Putting this together, the first argument is at address ebp + 8
, the second is at ebp + 12
, the third is
at ebp + 16
and so on. Example 8 gives a demonstration of this.
CDECL and Calling Conventions
The rules used for how to pass arguments, return values and which registers to save are known collectively as a calling convention. The most well-known of these for x86 is “cdecl”. Cdecl was created for the C programming language.
In cdecl, arguments are passed on the stack as previously described and values are returned in eax
.
However, there are additional rules for how registers may be used by functions.
Cdecl specifies that code which calls a function must allow the registers eax
, ecx
and
edx
to be changed by the called function.
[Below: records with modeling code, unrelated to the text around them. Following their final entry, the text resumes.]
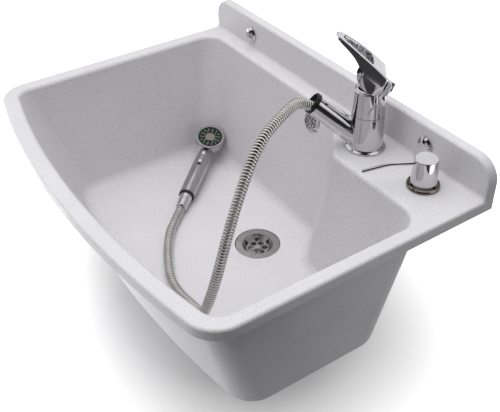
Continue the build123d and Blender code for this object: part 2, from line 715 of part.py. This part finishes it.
def selector_pocket():
    play = selector_travel + selector_gap
    pocket = Box(2 * selector_base, selector_width + 2 * selector_gap, selector_length + 2 * play,
                 align=(Align.MIN, Align.CENTER, Align.CENTER))
    tongue = Box(selector_tongue_depth + selector_gap, selector_tongue_width + 2 * selector_gap,
                 selector_tongue_length + 2 * play, align=(Align.MAX, Align.CENTER, Align.CENTER))
    return Pos(selector_base - selector_gap, 0, selector_along) * (pocket + tongue)


def spray_handle():
    handle = handle_place * turned_smooth(handle_profile, 0)
    head = face_place * turned_smooth(head_profile, 0)
    solid = handle + head
    solid = solid - face_place * rod(face_pocket_radius, -face_pocket_depth, 1)
    solid = solid - handle_place * rod(hose_bore_radius, 0, 2 * nut_length)
    return solid - handle_place * selector_pocket()


def selector_bump(side):
    start = (selector_end_height, side * selector_length / 2)
    crest = (selector_bump_height, side * selector_bump_middle)
    finish = (selector_saddle_height, side * selector_saddle_length / 2)
    return ThreePointArc(start, crest, finish)


def spray_selector():
    low, high = selector_bump(-1), selector_bump(1)
    back = Polyline(high @ 0, (0, selector_length / 2), (0, -selector_length / 2), low @ 0)
    face = make_face([low, Line(low @ 1, high @ 1), high, back])
    pad = Pos(0, selector_width / 2, 0) * extrude(Plane.XZ * face, selector_width)
    sides = pad.faces().filter_by(GeomType.CYLINDER)
    pad = fillet(sides[0].edges().filter_by(GeomType.CIRCLE) + sides[1].edges().filter_by(GeomType.CIRCLE),
                 selector_edge_radius)
    tongue = Box(selector_tongue_depth, selector_tongue_width, selector_tongue_length,
                 align=(Align.MAX, Align.CENTER, Align.CENTER))
    return handle_place * Pos(selector_base, 0, selector_along) * (pad + tongue)


def spray_bezel():
    solid = ring(bezel_radius, bezel_bore, 0, bezel_height)
    outer = solid.edges().group_by(Axis.Z)[-1]
    return face_place * fillet(outer, bezel_edge_radius)


def nozzle_spots():
    spots = []
    for count, circle in nozzle_rows:
        for index in range(count):
            spots.append(Rot(0, 0, index * 360 / count) * Pos(circle, 0, 0))
    return spots


def spray_faceplate():
    solid = rod(faceplate_radius, -faceplate_thickness, 0)
    solid = solid - rod(centre_disc_radius, centre_disc_profile[0][1], 1)
    for spot in nozzle_spots():
        solid = solid - spot * rod(nozzle_radius, -faceplate_thickness, 1)
    return face_place * solid


def spray_nozzles():
    solid = rod(faceplate_radius, -face_pocket_depth, -faceplate_thickness)
    for spot in nozzle_spots():
        solid = solid + spot * rod(nozzle_radius, -faceplate_thickness, nozzle_proud)
    return face_place * solid


def spray_centre_disc():
    return face_place * turned(centre_disc_profile)


def dispenser_pieces():
    gasket_low = -rim_thickness - dispenser_gasket_thickness
    nut_low = gasket_low - dispenser_nut_thickness
    gasket = ring(dispenser_gasket_radius, dispenser_hole_radius, gasket_low, -rim_thickness)
    hexagon = RegularPolygon(dispenser_nut_radius, hex_sides)
    nut = Pos(0, 0, nut_low) * extrude(hexagon, dispenser_nut_thickness)
    nut = nut - rod(collar_neck_radius, nut_low, gasket_low)
    spring = ring(spring_outer, spring_inner, spring_bottom, stem_profile[-1][1])
    pieces = {
        "dispenser_collar": turned(collar_profile),
        "dispenser_gasket": gasket,
        "dispenser_nut": nut,
        "pump_cylinder": turned(cylinder_profile),
        "pump_stem": turned(stem_profile),
        "pump_spring": spring,
    }
    return {name: dispenser_place * solid for name, solid in pieces.items()}


def pump_head():
    solid = turned(pump_cap_profile)
    rim = solid.edges().group_by(Axis.Z)[-1]
    solid = fillet(rim, pump_cap_edge)
    way = Rot(0, 0, nozzle_heading) * Pos(0, 0, nozzle_route[0][1]) * Rot(0, 90, 0) * rod(
        nozzle_tube_radius, nozzle_route[0][0], 2 * nozzle_route[0][0])
    return dispenser_place * (solid - way)


def pump_nozzle():
    line = FilletPolyline(*[(along, 0, height) for along, height in nozzle_route], radius=nozzle_bend)
    start = Plane(origin=line @ 0, z_dir=line % 0)
    tube = sweep(start * Circle(nozzle_tube_radius), line) - sweep(start * Circle(nozzle_tube_bore), line)
    return dispenser_place * Rot(0, 0, nozzle_heading) * tube


def all_pieces():
    caps, washers = screw_caps()
    gasket, base = tap_base()
    under_gasket, under_washer, under_nut = shank_fixings()
    nut, washer = hose_fittings()
    pieces = {
        "basin": basin(),
        "wall_screw_caps": Compound(caps),
        "wall_screw_washers": Compound(washers),
        "strainer_flange": strainer_flange(),
        "strainer_screw": strainer_screw(),
        "strainer_gasket": strainer_gasket(),
        "waste_body": waste_body(),
        "waste_seal": waste_seal(),
        "overflow_rosette": overflow_rosette(),
        "overflow_screw": overflow_screw(),
        "overflow_elbow": overflow_elbow(),
        "overflow_seal": overflow_seal(),
        "overflow_pipe": overflow_pipe(),
        "tap_base_gasket": gasket,
        "tap_base_ring": base,
        "tap_body": tap_body(),
        "tap_upper_body": tap_upper_body(),
        "cartridge": cartridge(),
        "cartridge_nut": cartridge_nut(),
        "stem_carrier": stem_carrier(),
        "stem_pin": stem_pin(),
        "cartridge_stem": cartridge_stem(),
        "lever": lever(),
        "lever_screw": lever_screw(),
        "lever_index_cap": lever_index_cap(),
        "tap_shank": tap_shank(),
        "shank_gasket": under_gasket,
        "shank_washer": under_washer,
        "shank_nut": under_nut,
        "hose_guide": hose_guide(),
        "hose_ferrule": hose_ferrule(),
        "hose": hose(),
        "hose_nut": nut,
        "hose_washer": washer,
        "spray_handle": spray_handle(),
        "spray_bezel": spray_bezel(),
        "spray_faceplate": spray_faceplate(),
        "spray_nozzles": spray_nozzles(),
        "spray_centre_disc": spray_centre_disc(),
        "spray_selector": spray_selector(),
        "pump_head": pump_head(),
        "pump_nozzle": pump_nozzle(),
    }
    pieces.update(dispenser_pieces())
    return pieces


os.makedirs("parts", exist_ok=True)
for name, shape in all_pieces().items():
    export_step(shape, "parts/" + name + ".step")
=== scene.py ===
import json
import math

import bpy
from mathutils import Matrix, Vector


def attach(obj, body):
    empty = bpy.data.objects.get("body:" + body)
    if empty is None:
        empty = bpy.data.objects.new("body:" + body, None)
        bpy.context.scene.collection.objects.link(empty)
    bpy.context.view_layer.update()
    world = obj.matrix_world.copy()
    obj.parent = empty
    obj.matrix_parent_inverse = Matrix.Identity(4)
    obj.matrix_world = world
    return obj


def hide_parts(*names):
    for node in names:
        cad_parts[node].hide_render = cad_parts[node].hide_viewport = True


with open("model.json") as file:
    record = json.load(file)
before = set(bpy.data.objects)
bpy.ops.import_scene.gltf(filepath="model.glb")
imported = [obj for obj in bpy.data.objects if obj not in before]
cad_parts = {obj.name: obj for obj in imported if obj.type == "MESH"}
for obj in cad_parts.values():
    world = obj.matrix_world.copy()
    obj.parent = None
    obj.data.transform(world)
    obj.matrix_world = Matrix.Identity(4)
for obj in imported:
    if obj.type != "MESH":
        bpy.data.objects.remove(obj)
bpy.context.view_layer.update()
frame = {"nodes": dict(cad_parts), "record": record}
nodes = frame["nodes"]


def addObject(name, data):
    piece = bpy.data.objects.new(name, data)
    bpy.context.scene.collection.objects.link(piece)
    return piece


# camera, as the photograph was taken
camera = {
    "place": (0.75706, -0.64611, 0.56949),
    "yaw": 57.634,
    "pitch": 36.41,
    "roll": -1.439,
    "sensor": 36,
    "lens": 56.19,
    "shift": (0.0202, -0.0420),
    "nearClip": 0.01,
}
cameraData = bpy.data.cameras.new("photoCamera")
cameraData.sensor_width = camera["sensor"]
cameraData.lens = camera["lens"]
cameraData.shift_x, cameraData.shift_y = camera["shift"]
cameraData.clip_start = camera["nearClip"]
cameraObject = addObject("photoCamera", cameraData)
cameraObject.matrix_world = (
    Matrix.Translation(camera["place"])
    @ Matrix.Rotation(math.radians(camera["yaw"]), 4, "Z")
    @ Matrix.Rotation(math.radians(90 - camera["pitch"]), 4, "X")
    @ Matrix.Rotation(math.radians(camera["roll"]), 4, "Z")
)
bpy.context.scene.camera = cameraObject
print("camera placed")


def curvePoints(route):
    line = bpy.data.curves.new("route", "CURVE")
    line.dimensions = "3D"
    spline = line.splines.new("NURBS")
    spline.points.add(len(route) - 1)
    for point, place in zip(spline.points, route):
        point.co = (*place, 1)
    spline.order_u = 3
    spline.use_endpoint_u = True
    spline.resolution_u = 24
    holder = bpy.data.objects.new("route", line)
    mesh = bpy.data.meshes.new_from_object(holder)
    found = [vertex.co.copy() for vertex in mesh.vertices]
    bpy.data.objects.remove(holder)
    return found


def evenPoints(points, count):
    lengths = [0.0]
    for before, after in zip(points, points[1:]):
        lengths.append(lengths[-1] + (after - before).length)
    found = []
    step = 0
    for index in range(count + 1):
        wanted = lengths[-1] * index / count
        while step < len(points) - 2 and lengths[step + 1] < wanted:
            step += 1
        span = lengths[step + 1] - lengths[step]
        found.append(points[step].lerp(points[step + 1], (wanted - lengths[step]) / span))
    return found, lengths[-1]


def ringTube(name, points, radii, sides):
    vertices = []
    faces = []
    across = Vector((0, 0, 1))
    last = len(points) - 1
    for index, point in enumerate(points):
        along = (points[min(index + 1, last)] - points[max(index - 1, 0)]).normalized()
        across = (across - along * across.dot(along)).normalized()
        other = along.cross(across)
        for side in range(sides):
            angle = 2 * math.pi * side / sides
            outward = across * math.cos(angle) + other * math.sin(angle)
            vertices.append(tuple(point + outward * radii[index]))
    for index in range(last):
        low, high = index * sides, (index + 1) * sides
        for side in range(sides):
            after = (side + 1) % sides
            faces.append((low + side, low + after, high + after, high + side))
    faces.append(tuple(reversed(range(sides))))
    faces.append(tuple(last * sides + side for side in range(sides)))
    mesh = bpy.data.meshes.new(name)
    mesh.from_pydata(vertices, [], faces)
    mesh.shade_smooth()
    return addObject(name, mesh)


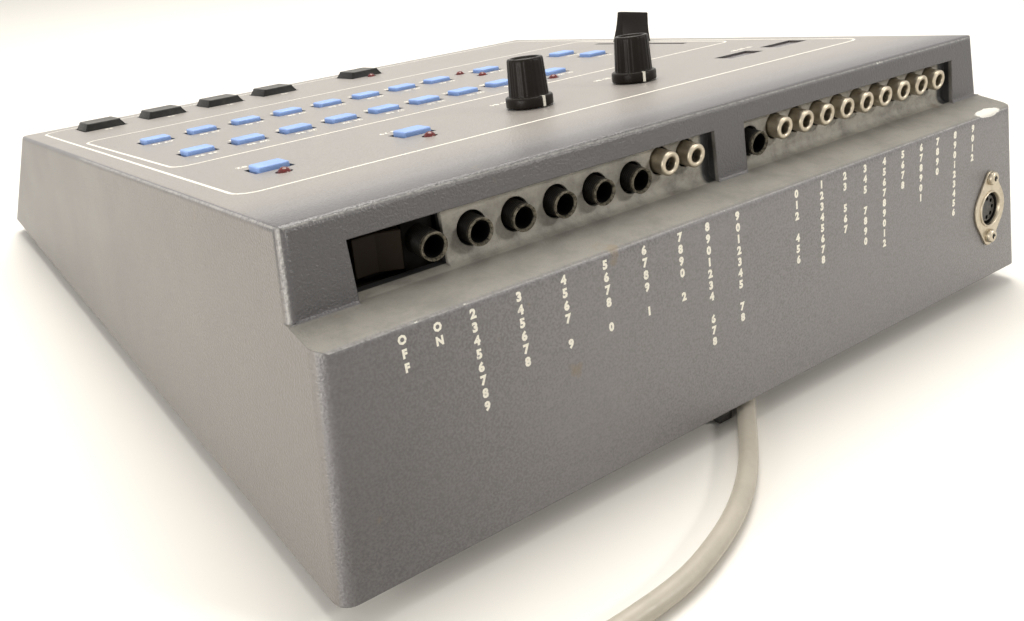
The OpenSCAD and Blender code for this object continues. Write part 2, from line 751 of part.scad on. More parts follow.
module din_flange() {
    tip_r = 3.4;
    color("lightgray") above_floor() on_rear(din_x, din_s) difference() {
        linear_extrude(din_plate_t) difference() {
            hull() {
                circle(d = 20.4);
                for (side = [-1, 1]) translate([0, side * din_spacing / 2]) circle(r = tip_r);
            }
            circle(d = din_open);
        }
        for (side = [-1, 1]) translate([0, side * din_spacing / 2, -1]) cylinder(d = din_screw_d, h = 4);
    }
}

module din_insert() {
    pins = 5;
    color("black") above_floor() on_rear(din_x, din_s) {
        difference() {
            translate([0, 0, -din_depth]) cylinder(d = din_open + 1.6, h = din_depth);
            translate([0, 0, -din_depth + 1.6]) cylinder(d = din_open - 0.8, h = din_depth);
        }
        difference() {
            translate([0, 0, -din_depth + 1]) cylinder(d = 10.6, h = din_depth - 1.4);
            for (i = [0 : pins - 1]) rotate([0, 0, 90 + (i - 2) * 45]) translate([0, -3.7, -4])
                cylinder(d = 1.6, h = 5);
        }
    }
}

// ---------------------------------------------------------------- power switch

module switch_housing() {
    half = rocker_w / 2 + SEAT;
    front = rocker_pivot_y - 1;
    top = rocker_z + rocker_h / 2 + 1.8;
    color("black") above_floor() difference() {
        union() {
            box([rocker_x - half, rocker_x + half], [front - 17, front], [jack_board_z, top]);
            for (z = [rocker_z - rocker_h / 2 - 1.8, rocker_z + rocker_h / 2 + 0.4])
                box([rocker_x - 4, rocker_x + 4], [front - SKIN, rocker_pivot_y + 2.4], [z, z + 1.4]);
        }
        box([rocker_x - 4, rocker_x + 4], [rocker_pivot_y - 3.2, front + 1],
            [rocker_z - rocker_h / 2 - 0.4, rocker_z + rocker_h / 2 + 0.4]);
        translate([rocker_x, rocker_pivot_y, rocker_z - rocker_h / 2 - 3])
            cylinder(d = rocker_pin_d + 0.1, h = rocker_h + 6);
    }
}

module rocker() {
    half = rocker_w / 2;
    place = [rocker_x, rocker_pivot_y, rocker_z];
    color("black") above_floor() translate(place) rotate([0, 0, -rocker_tilt]) {
        translate([0, 0, -rocker_h / 2]) linear_extrude(rocker_h)
            polygon([[-half, 2.4], [half, 2.4], [half, 6.6], [0, 5.2], [-half, 6.6]]);
        translate([0, 0, -rocker_h / 2]) cylinder(d = 4.4, h = rocker_h);
        box([-1.6, 1.6], [0, 3], [-rocker_h / 2, rocker_h / 2]);
        translate([0, 0, -rocker_h / 2 - 1.7]) cylinder(d = rocker_pin_d, h = rocker_h + 3.4);
    }
}

// ---------------------------------------------------------------- pieces the player moves

module key(x, t) {
    color("cornflowerblue") above_floor() on_panel(x, t) difference() {
        cap_block(key_w, key_d, key_foot, key_proud, 0.5, 0.5);
        translate([0, 0, key_foot - 1 + (post_top + key_travel + 0.5 - key_foot + 1) / 2])
            cube([post_w + 0.4, post_w + 0.4, post_top + key_travel + 0.5 - key_foot + 1], center = true);
    }
}

module pad(x, t) {
    color("dimgray") above_floor() on_panel(x, t) difference() {
        cap_block(pad_w, pad_d, pad_foot, pad_proud, 1.6, pad_proud - 0.3);
        translate([0, 0, pad_foot - 1 + (post_top + pad_travel + 0.5 - pad_foot + 1) / 2])
            cube([pad_post_w + 0.5, pad_post_w + 0.5, post_top + pad_travel + 1.5 - pad_foot], center = true);
    }
}

module knob(x, pointer) {
    gap = 0.4;
    dish_r = knob_top_d / 2 - 1.4;
    body_r = knob_d / 2 - 0.8;
    color("black") above_floor() on_panel(x, knob_t) rotate([0, 0, pointer]) {
        difference() {
            union() {
                translate([0, 0, gap]) cylinder(d = knob_d, h = knob_skirt_h - gap);
                translate([0, 0, knob_skirt_h - SKIN])
                    cylinder(r1 = body_r, d2 = knob_top_d, h = knob_h - knob_skirt_h + SKIN);
                translate([-0.6, 0, gap]) cube([1.2, knob_d / 2 + 0.15, knob_skirt_h - gap]);
            }
            translate([0, 0, knob_h - 1]) cylinder(r = dish_r, h = 3);
        }
        translate([0, 0, -wall - 5]) cylinder(d = shaft_d, h = knob_h);
    }
}

module slider() {
    shift = slide_at - slide_travel / 2;
    gap = 1;
    color("black") above_floor() on_panel(slider_x, slider_mid_t + shift) {
        intersection() {
            rotate([90, 0, 0]) linear_extrude(20, center = true)
                polygon([[-cap_w / 2, gap], [cap_w / 2, gap],
                         [cap_w / 2 - 1.4, cap_h], [1.4 - cap_w / 2, cap_h]]);
            rotate([90, 0, 90]) linear_extrude(2 * cap_w, center = true)
                polygon([[-4, gap], [4, gap], [2, cap_h], [-2, cap_h]]);
        }
        translate([-0.7, -2, -board_depth + 2.4]) cube([1.4, 4, board_depth - 2.4 + gap + SKIN]);
    }
}

// ---------------------------------------------------------------- inner parts

module transformer() {
    c = [half_case - 70, rear_y - 116];
    core = [50, 42];
    core_h = 40;
    color("slategray") above_floor() {
        difference() {
            box(from(c[0], [-core[0] / 2, core[0] / 2]), from(c[1], [-core[1] / 2, core[1] / 2]),
                [plate_top, plate_top + core_h]);
            for (side = [-1, 1]) box(from(c[0] + side * 12, [-5, 5]), from(c[1], [-core[1], core[1]]),
                [plate_top + 8, plate_top + core_h - 8]);
        }
        box(from(c[0], [-16.8, 16.8]), from(c[1], [-core[1] / 2 - 8, core[1] / 2 + 8]),
            [plate_top + 8.4, plate_top + core_h - 8.4]);
    }
}

module heat_sink() {
    z = main_board_z + board_t;
    x = main_board_x[0] + 20;
    y = main_board_y[1] - 30;
    back_t = 3;
    fins = 8;
    fin_pitch = 8;
    color("silver") above_floor() {
        box([x, x + 60], [y, y + back_t], [z, z + 26]);
        for (i = [0 : fins - 1])
            box(from(x + i * fin_pitch, [0, 2]), [y + back_t - SKIN, y + 17], [z + 2, z + 26]);
    }
}

module capacitors() {
    z = main_board_z + board_t;
    x = main_board_x[1];
    y = main_board_y[1];
    color("midnightblue") above_floor() {
        for (i = [0 : 2]) translate([x - 86 + 20 * i, y - 24, z]) cylinder(d = 16, h = 26);
        for (back = [20, 32]) translate([x - 24, y - back, z]) cylinder(d = 9, h = 13);
    }
}

module chips() {
    z = main_board_z + board_t;
    x = main_board_x[0];
    color("black") above_floor() {
        for (i = [0 : 5], j = [0 : 2])
            box(from(x + 8 + i * 26, [0, 8]), from(main_board_y[0] + 16 + j * 50, [0, 20]), [z, z + 4]);
        for (i = [0 : 3])
            box(from(x + 12 + i * 36, [0, 15]), from(main_board_y[1] - 80, [0, 37]), [z, z + 5]);
    }
}

module ribbon(x, w, y, z0, z1) {
    n = 10;
    bulge = 3;
    function wave(i) = y + bulge * sin(360 * i / n);
    along_x(x, x + w) polygon(concat(
        [for (i = [0 : n]) [wave(i) - 0.5, z0 + (z1 - z0) * i / n]],
        [for (i = [n : -1 : 0]) [wave(i) + 0.5, z0 + (z1 - z0) * i / n]]));
}

module ribbon_cables() {
    z = main_board_z + board_t;
    y = main_board_y[0] + 51;
    y_rear = main_board_y[1] - 8;
    t = (top_y - y) / cos(top_slope);
    under_z = rear_h - (top_y - y) * tan(top_slope) - (board_depth + board_t) / cos(top_slope);
    color("lightgray") above_floor() {
        box([-20, 12], from(y, [-3, 3]), [z, z + 7]);
        ribbon(-18, 28, y, z + 7 - SKIN, under_z - 7.6);
        difference() {
            box([-20, 12], from(y, [-3, 3]), [under_z - 7.6 - SKIN, under_z + 3]);
            on_panel(0, t) translate([0, 0, -board_depth - board_t + 20]) cube([100, 60, 40], center = true);
        }
        for (low = [z, jack_board_z - board_t - 7]) box([-56, -30], from(y_rear, [-3, 3]), [low, low + 7]);
        ribbon(-54, 22, y_rear, z + 7 - SKIN, jack_board_z - board_t - 7 + SKIN);
    }
}

// ---------------------------------------------------------------- output

top_shell();
base_plate();
feet();
screws();
strain_relief();
power_cord();
cord_coil();
power_plug();
main_board();
jack_board();
panel_board();
board_posts();
key_switches();
lamps();
display_digits();
display_windows();
knob_pots();
slide_pot();
jacks();
phono_shells();
phono_cores();
din_flange();
din_insert();
switch_housing();
transformer();
heat_sink();
capacitors();
chips();
ribbon_cables();
rocker();
slider();
knob(knob_x[0], 15);  // knob_1
knob(knob_x[1], 0);  // knob_2
for (i = [1 : 9]) {
    key(key_columns[i - 1], rear_row_t);
    key(key_columns[i - 1], front_row_t);
}
for (i = [1 : 2]) {
    key(side_key_x, side_key_t[i - 1]);
    key(transport_x[i - 1], transport_t);
}
for (i = [1 : 4]) pad(pad_columns[i - 1], pad_t);
pad(run_pad_x, pad_t);  // run_pad
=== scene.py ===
"""Desktop drum machine: the finish of every piece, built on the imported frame."""
import json
import math

import bmesh
import bpy
from mathutils import Matrix, Quaternion, Vector

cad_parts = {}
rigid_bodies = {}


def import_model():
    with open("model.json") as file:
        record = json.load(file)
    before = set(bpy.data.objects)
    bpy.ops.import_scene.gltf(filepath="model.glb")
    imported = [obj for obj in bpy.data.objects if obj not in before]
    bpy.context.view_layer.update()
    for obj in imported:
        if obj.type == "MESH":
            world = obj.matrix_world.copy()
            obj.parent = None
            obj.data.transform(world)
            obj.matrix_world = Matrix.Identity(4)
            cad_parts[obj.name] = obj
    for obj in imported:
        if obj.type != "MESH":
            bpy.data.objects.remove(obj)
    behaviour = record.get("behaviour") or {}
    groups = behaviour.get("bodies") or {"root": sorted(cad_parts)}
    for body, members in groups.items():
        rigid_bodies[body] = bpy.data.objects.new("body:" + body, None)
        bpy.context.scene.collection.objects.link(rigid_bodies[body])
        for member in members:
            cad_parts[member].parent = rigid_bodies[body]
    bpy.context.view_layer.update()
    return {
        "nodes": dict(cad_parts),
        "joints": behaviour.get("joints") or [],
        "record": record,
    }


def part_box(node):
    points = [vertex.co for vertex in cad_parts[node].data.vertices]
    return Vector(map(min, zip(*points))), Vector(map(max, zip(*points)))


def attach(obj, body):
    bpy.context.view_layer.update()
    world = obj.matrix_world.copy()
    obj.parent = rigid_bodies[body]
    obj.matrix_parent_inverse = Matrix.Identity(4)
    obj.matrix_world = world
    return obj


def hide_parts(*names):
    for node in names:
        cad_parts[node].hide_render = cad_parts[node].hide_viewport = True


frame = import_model()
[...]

If you wish to preserve values in these registers
you can move them to other registers or push them onto the stack and pop them back after the
function call.
Equally, if functions which have been called from other functions wish to modify the ebx
,
esi
or edi
registers, they must ensure that their original values are
restored before they return.
Example 9: Calling under CDECL
sum:
enter
mov eax, [ebp + 8]
mov ecx, [ebp + 12]
add eax, ecx
leave
ret
main:
enter
mov eax, 5 ; Compute 5 + 3 in eax
add eax, 3
push eax ; Must store eax in case used by 'sum'
push ecx ; If using ecx and edx, store these too
push edx
push 8 ; Push argument 2
push 16 ; Push argument 1
call sum ; Result in eax
pop ecx ; Pop arguments off - the pop instruction
pop ecx ; requires a register or memory location, so we'll
; just use ecx because it's free
mov esi, eax ; Move result of addition to esi
pop edx
pop ecx
pop eax ; Restore previous values
add eax, esi ; Add previous value to result of call to sum
leave
ret ; Returns with 32 ((5 + 3) + (8 + 16)) in eax
unsigned int sum(unsigned int eax, unsigned int ecx) {
return eax + ecx;
}
int main()
{
unsigned eax = 5 + 3;
unsigned esi = sum(16, 8);
return eax + esi;
}
To return a value larger than can fit in EAX
you can either split the value between
multiple registers, or, as is more common, you can pass an address as an additional
argument to which you copy the output data.
To push a value larger than a stack entry you can push each set of 4 bytes individually.